Re: [PATCH v7] sched/clock: Avoid false sharing for sched_clock_irqtime

From: Guo, Wangyang

Date: Tue Jan 27 2026 - 21:19:36 EST

On 1/27/2026 7:04 PM, Shrikanth Hegde wrote:

Hi Wangyang, Prateek.

On 1/27/26 12:55 PM, Wangyang Guo wrote:

Read-mostly sched_clock_irqtime may share the same cacheline with
frequently updated nohz struct. Make it as static_key to avoid
false sharing issue.

The only user of disable_sched_clock_irqtime()
is tsc_.*mark_unstable() which may be invoked under atomic context
and require a workqueue to disable static_key. But both of them
calls clear_sched_clock_stable() just before doing
disable_sched_clock_irqtime(). We can reuse
"sched_clock_work" to also disable sched_clock_irqtime().
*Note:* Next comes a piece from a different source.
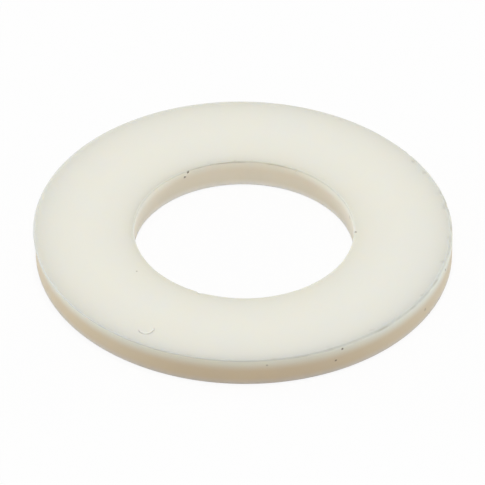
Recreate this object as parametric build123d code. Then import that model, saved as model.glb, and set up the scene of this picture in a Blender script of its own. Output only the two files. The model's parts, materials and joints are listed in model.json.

One additional case need to handle is if the tsc is marked unstable
before late_initcall() phase, sched_clock_work will not be invoked
and sched_clock_irqtime will stay enabled although clock is unstable:
   tsc_init()
     enable_sched_clock_irqtime() # irqtime accounting is enabled here
     ...
     if (unsynchronized_tsc()) # true
       mark_tsc_unstable()
         clear_sched_clock_stable()
           __sched_clock_stable_early = 0;
           ...
           if (static_key_count(&sched_clock_running.key) == 2)
             # Only happens at sched_clock_init_late()
             __clear_sched_clock_stable(); # Never executed
   ...

   # late_initcall() phase
   sched_clock_init_late()
     if (__sched_clock_stable_early) # Already false
       __set_sched_clock_stable(); # sched_clock is never marked stable
   # TSC unstable, but sched_clock_work won't run to disable irqtime

So we need to disable_sched_clock_irqtime() in sched_clock_init_late()
if clock is unstable.

Do you this as a valid case? have you tested with CONFIG_PARAVIRT?

Lets say you have a non native sched clock such as kvm_sched_clock_read.
tsc_init -> sets enable_sched_clock_irqtime()
         ->mark_tsc_unstable -> if using_native_sched_clock -> clear_sched_clock_stable

In this case, since clear_sched_clock_stable won't be called you may not disable the
sched clock irqtime since __sched_clock_stable_early is reset only in clear_sched_clock_stable

For hypervisor, I see this path may call clear_sched_clock_stable when clock is unstable at init:

kvm_init_platform() ->
kvmclock_init() -> kvm_sched_clock_init(stable):
if (!stable) clear_sched_clock_stable()
paravirt_set_sched_clock(kvm_sched_clock_read)

Bigger concern(maybe) is clock source marked as stable still, though called mark_tsc_unstable in
non native sched clock?

Disclaimer: (just curious, seeing this x86 code for first time, so may not know all paths)

Yes, when clock mark unstable through tsc_.*mark_unstable() with non-native_sched_clock, clear_sched_clock_stable won't be called, thus sched_clock_irqtime still keep enabled.

Maybe the dedicated workqueue for sched_clock_irqtime is still needed considering this case.